As the owner of Hinterland Podiatry, can you walk us through the process and timeline in bridging your education to pursue a degree and then a career in podiatry?


Mia: Yes. I bought Hinterland Podiatry in March this year, after working for the previous owner for two years. I am certainly loving having my own business. I employ two other podiatrists, and we all work hard to inspire one another.

I was lucky enough to have finished high school before joining the Heinz Bosl Stiftung, so that made me eligible to apply for a degree at uni. I believe the uni I went to offers a free bridging course to those who had not finished high school or who had been out of school for too long to qualify.


And how long did it take from the time you quit ballet to the point where you started your first employment as a certified podiatrist?


Mia: Four and a half years. I quit my job with the Bayerisches Staatsballett in July 2013 and started my four-year podiatry degree in January 2014.


What advice do you have for dancers thinking about career transition or about to go on the journey?

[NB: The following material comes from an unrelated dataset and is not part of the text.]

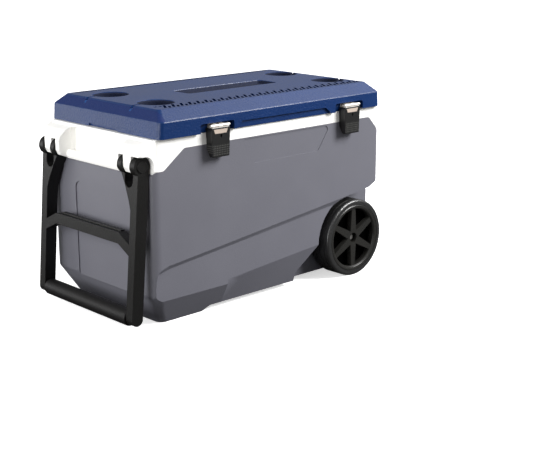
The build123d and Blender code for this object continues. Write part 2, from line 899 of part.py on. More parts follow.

Mia: Don’t put too much pressure on pursuing a specific field early on in the transition. I would encourage people to think broadly first and allow everything to fall into place along the way. For example, I knew I wanted to help people and thought I was probably more suited to something in healthcare. No matter which area of health I enrolled in, I believe I would have eventually crossed over into podiatry. By simply taking action, we learn quite quickly if something is right for us or not. We encounter industry professionals, mentors, and even peers along the way who will likely inspire us and ultimately help steer us onto a specific path. Just try to relax, enjoy the ride and let your intuition guide the way.